» WHAT YOU WILL DO: In the material below, find all lines with the string "Identity" and copy them.

━━ SOURCE DATA ━━

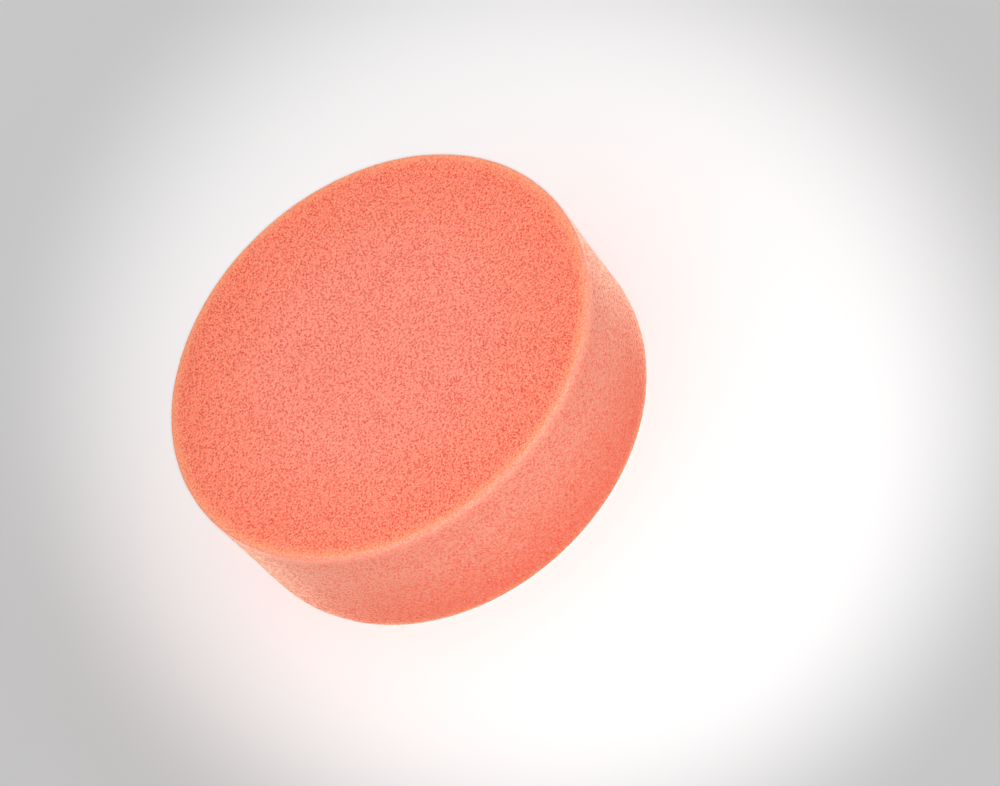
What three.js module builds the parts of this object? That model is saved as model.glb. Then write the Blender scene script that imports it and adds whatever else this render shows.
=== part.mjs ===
// A round foam polishing pad, 150 mm across and 50 mm thick, for a machine polisher.
// It is a laminate of three discs: open-cell foam, a bond film and a loop fabric backing.
// Millimetres, +Z up. The loop fabric lies on z = 0 and the working face of the foam looks along +Z.
import * as THREE from "three";

// Driving dimensions.
const FACE_RADIUS = 75; // the working face, out to the edge of its rim
const TOTAL_HEIGHT = 50; // loop fabric to working face
const FABRIC_THICKNESS = 0.8;
const FABRIC_RADIUS = 72.2; // the fabric stops just inside the foam's back edge
const FILM_THICKNESS = 0.3;
const RIM_ROUND = 1.2; // round on the edge of the working face
const BACK_RADIUS = 72.9; // where the foam meets the film
const SHOULDER_RADIUS = 73.7; // just above the back edge
const LOWER_RADIUS = 74.1; // the foam's lower part, which is nearly straight
const MIDDLE_RADIUS = 74.3; // half way up, from where the side opens out to the face

// Heights on the foam's side, as shares of the foam's own height.
const SHOULDER_SHARE = 0.05;
const LOWER_SHARE = 0.18;
const MIDDLE_SHARE = 0.5;

const ROUND_SEGMENTS = 96; // around the disc
const SIDE_STEPS = 14; // up the side
const RIM_STEPS = 4; // around the rim's quarter circle

// A closed solid of revolution about Z from a profile of (radius, height) points, bottom to top.
function turned(name, profile, look) {
  const geometry = new THREE.LatheGeometry(profile, ROUND_SEGMENTS);
  geometry.rotateX(Math.PI / 2);
  const mesh = new THREE.Mesh(geometry, new THREE.MeshStandardMaterial(look));
  mesh.name = name;
  return mesh;
}

// A plain disc from one height to another.
function disc(name, radius, bottom, top, look) {
  const profile = [
    new THREE.Vector2(0, bottom),
    new THREE.Vector2(radius, bottom),
    new THREE.Vector2(radius, top),
    new THREE.Vector2(0, top),
  ];
  return turned(name, profile, look);
}

// Brushed knit fabric whose loops hold the hooks of a backing plate.
function loopBacking() {
  const look = { color: 0xe8cdd3, roughness: 0.95, metalness: 0 };
  return disc("loop_backing", FABRIC_RADIUS, 0, FABRIC_THICKNESS, look);
}

// Melted film that bonds the fabric to the foam over the fabric's whole area.
function bondFilm() {
  const look = { color: 0xb07a68, roughness: 0.5, metalness: 0 };
  const top = FABRIC_THICKNESS + FILM_THICKNESS;
  return disc("bond_film", FABRIC_RADIUS, FABRIC_THICKNESS, top, look);
}

// The foam disc: flat back, a gently swelling side, a rounded rim and a flat working face.
function foamBody() {
  const look = { color: 0xfb8a72, roughness: 1, metalness: 0 };
  const bottom = FABRIC_THICKNESS + FILM_THICKNESS;
  const height = TOTAL_HEIGHT - bottom;
  const side = new THREE.SplineCurve([
    new THREE.Vector2(BACK_RADIUS, bottom),
    new THREE.Vector2(SHOULDER_RADIUS, bottom + SHOULDER_SHARE * height),
    new THREE.Vector2(LOWER_RADIUS, bottom + LOWER_SHARE * height),
    new THREE.Vector2(MIDDLE_RADIUS, bottom + MIDDLE_SHARE * height),
    new THREE.Vector2(FACE_RADIUS, TOTAL_HEIGHT - RIM_ROUND),
  ]);
  const rim = new THREE.Path().absarc(
    FACE_RADIUS - RIM_ROUND,
    TOTAL_HEIGHT - RIM_ROUND,
    RIM_ROUND,
    0,
    Math.PI / 2,
  );
  const profile = [
    new THREE.Vector2(0, bottom),
    ...side.getPoints(SIDE_STEPS),
    ...rim.getPoints(RIM_STEPS).slice(1),
    new THREE.Vector2(0, TOTAL_HEIGHT),
  ];
  return turned("foam_body", profile, look);
}

const pad = new THREE.Group();
pad.name = "polishing_pad";
pad.add(loopBacking(), bondFilm(), foamBody());

export default pad;
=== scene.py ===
"""A foam polishing pad: a porous foam disc, the film that bonds it, and its knit loop backing.

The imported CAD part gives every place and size. Blender adds the foam's open cells, the fabric's
knit, the materials, a pale floor, soft light and the camera.
"""

import math

import bpy
import numpy as np
from mathutils import Matrix, Vector


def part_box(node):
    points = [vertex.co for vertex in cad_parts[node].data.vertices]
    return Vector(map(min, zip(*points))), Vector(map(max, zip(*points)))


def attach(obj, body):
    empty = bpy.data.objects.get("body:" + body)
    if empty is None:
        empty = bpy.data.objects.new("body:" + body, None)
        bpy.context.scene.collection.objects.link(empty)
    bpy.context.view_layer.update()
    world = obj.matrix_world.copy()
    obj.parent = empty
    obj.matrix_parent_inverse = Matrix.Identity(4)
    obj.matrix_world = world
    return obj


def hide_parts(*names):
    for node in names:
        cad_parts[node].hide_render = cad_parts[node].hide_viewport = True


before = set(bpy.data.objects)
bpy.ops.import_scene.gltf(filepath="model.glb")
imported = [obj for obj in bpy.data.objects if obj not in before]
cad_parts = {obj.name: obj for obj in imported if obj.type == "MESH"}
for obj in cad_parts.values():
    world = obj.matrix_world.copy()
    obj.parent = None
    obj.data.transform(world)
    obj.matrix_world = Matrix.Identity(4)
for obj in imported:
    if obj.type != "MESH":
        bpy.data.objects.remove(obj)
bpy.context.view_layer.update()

MM = 0.001

# Foam.
FOAM_PITCH = 0.33 * MM  # between the foam mesh's points
CELL_SIZE = 0.9 * MM  # of the foam's open cells
PORE_EDGE = 0.5  # how far from its centre a pore starts, in cells
PORE_FLOOR = 0.12  # how far from its centre a pore is deepest, in cells
PIT_DEPTH = 0.34 * MM
RIM_REACH = 5 * MM  # how far from the rim the cut rubbed its cells partly shut
RIM_DEPTH_SHARE = 0.3  # of a pit's painted shade that is left at the rim
RIM_PIT_SHADE_SHARE = 0.38  # of a pit's painted shade that shows away from the rim
OPEN_PIT_SHADE_SHARE = 0.95  # of a pit's colour that shows away from the rim
WAVE_SIZE = 14 * MM  # of the cut surface's slow unevenness
WAVE_DEPTH = 0.3 * MM
FOOT_REACH = 1 * MM  # above the foam's back, where its surface comes to lie smooth on the bond
PORES_PER_CELL = 2.1  # how many of the fine pores fit across one cell

# Foam colours, in linear light.
FOAM_BODY = (0.89, 0.227, 0.159, 1)  # the middle of the face
FOAM_WARM = (0.90, 0.248, 0.174, 1)  # slow patches of the face
FOAM_RING = (0.91, 0.183, 0.091, 1)  # the outer part of the face
FOAM_RIM_SHEEN_ON_FACE = (0.90, 0.325, 0.148, 1)  # painted sheen along the rim, on the face
FOAM_RIM_SHEEN_ON_SIDE = (0.79, 0.275, 0.190, 1)  # painted sheen along the rim, on the side
FOAM_CORNER_SHADE = (0.66, 0.225, 0.180, 1)  # the rim's rounded corner, painted darker to dim the highlight the sheen gives there: painted shade
FOAM_SIDE_SHADE = (0.61, 0.203, 0.138, 1)  # the side, near the face, painted darker than the face to offset the brighter light the side gets: painted shade
FOAM_LOW = (0.56, 0.106, 0.059, 1)  # the side, near the back: darker and redder, and like the side painted darker than the face
FOAM_FOOT = (0.56, 0.190, 0.092, 1)  # the side's last few millimetres
FOAM_FLECK_HIGHLIGHT = (0.86, 0.450, 0.350, 1)  # painted highlights on the cell walls
FOAM_PIT_SHADE = (0.68, 0.018, 0.007, 1)  # painted shade inside the open cells
FOAM_SHEEN = (1.0, 0.66, 0.48, 1)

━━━

» CORRECT OUTPUT:
    obj.matrix_parent_inverse = Matrix.Identity(4)
    obj.matrix_world = Matrix.Identity(4)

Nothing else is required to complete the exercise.